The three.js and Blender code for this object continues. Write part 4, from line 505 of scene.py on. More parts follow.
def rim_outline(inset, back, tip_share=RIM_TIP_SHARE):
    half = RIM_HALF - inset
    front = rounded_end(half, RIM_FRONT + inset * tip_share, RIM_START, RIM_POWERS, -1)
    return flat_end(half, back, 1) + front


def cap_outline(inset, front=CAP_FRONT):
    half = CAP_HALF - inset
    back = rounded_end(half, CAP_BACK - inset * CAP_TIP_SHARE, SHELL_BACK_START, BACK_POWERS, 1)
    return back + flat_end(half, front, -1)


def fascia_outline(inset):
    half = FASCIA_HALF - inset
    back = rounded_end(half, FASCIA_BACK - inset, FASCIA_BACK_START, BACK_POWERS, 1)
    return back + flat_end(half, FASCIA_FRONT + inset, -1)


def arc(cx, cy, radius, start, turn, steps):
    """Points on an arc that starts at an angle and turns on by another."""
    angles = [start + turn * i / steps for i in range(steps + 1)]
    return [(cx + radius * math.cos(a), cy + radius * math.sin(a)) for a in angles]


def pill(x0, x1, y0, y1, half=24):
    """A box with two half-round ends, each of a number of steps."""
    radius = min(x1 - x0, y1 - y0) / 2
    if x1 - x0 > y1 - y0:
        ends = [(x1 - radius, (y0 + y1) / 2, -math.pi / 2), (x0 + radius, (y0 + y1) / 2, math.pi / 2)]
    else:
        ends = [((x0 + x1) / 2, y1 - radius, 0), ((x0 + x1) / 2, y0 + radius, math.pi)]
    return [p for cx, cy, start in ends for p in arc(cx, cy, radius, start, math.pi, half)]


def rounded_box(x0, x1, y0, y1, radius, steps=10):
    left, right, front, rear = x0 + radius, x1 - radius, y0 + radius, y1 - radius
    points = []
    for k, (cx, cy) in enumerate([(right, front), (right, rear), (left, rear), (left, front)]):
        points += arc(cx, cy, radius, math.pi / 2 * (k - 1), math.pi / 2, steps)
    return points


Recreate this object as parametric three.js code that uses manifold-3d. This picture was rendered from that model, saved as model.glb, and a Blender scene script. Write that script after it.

◇ ◇ ◇

- **Problem description**
Write out the entire listing exactly.

- **Finished exercise**
The three.js and Blender code for this object continues. Write part 4, from line 505 of scene.py on. More parts follow.
def rim_outline(inset, back, tip_share=RIM_TIP_SHARE):
    half = RIM_HALF - inset
    front = rounded_end(half, RIM_FRONT + inset * tip_share, RIM_START, RIM_POWERS, -1)
    return flat_end(half, back, 1) + front


def cap_outline(inset, front=CAP_FRONT):
    half = CAP_HALF - inset
    back = rounded_end(half, CAP_BACK - inset * CAP_TIP_SHARE, SHELL_BACK_START, BACK_POWERS, 1)
    return back + flat_end(half, front, -1)


def fascia_outline(inset):
    half = FASCIA_HALF - inset
    back = rounded_end(half, FASCIA_BACK - inset, FASCIA_BACK_START, BACK_POWERS, 1)
    return back + flat_end(half, FASCIA_FRONT + inset, -1)


def arc(cx, cy, radius, start, turn, steps):
    """Points on an arc that starts at an angle and turns on by another."""
    angles = [start + turn * i / steps for i in range(steps + 1)]
    return [(cx + radius * math.cos(a), cy + radius * math.sin(a)) for a in angles]


def pill(x0, x1, y0, y1, half=24):
    """A box with two half-round ends, each of a number of steps."""
    radius = min(x1 - x0, y1 - y0) / 2
    if x1 - x0 > y1 - y0:
        ends = [(x1 - radius, (y0 + y1) / 2, -math.pi / 2), (x0 + radius, (y0 + y1) / 2, math.pi / 2)]
    else:
        ends = [((x0 + x1) / 2, y1 - radius, 0), ((x0 + x1) / 2, y0 + radius, math.pi)]
    return [p for cx, cy, start in ends for p in arc(cx, cy, radius, start, math.pi, half)]


def rounded_box(x0, x1, y0, y1, radius, steps=10):
    left, right, front, rear = x0 + radius, x1 - radius, y0 + radius, y1 - radius
    points = []
    for k, (cx, cy) in enumerate([(right, front), (right, rear), (left, rear), (left, front)]):
        points += arc(cx, cy, radius, math.pi / 2 * (k - 1), math.pi / 2, steps)
    return points


Recreate this object as parametric three.js code that uses manifold-3d. This picture was rendered from that model, saved as model.glb, and a Blender scene script. Write that script after it.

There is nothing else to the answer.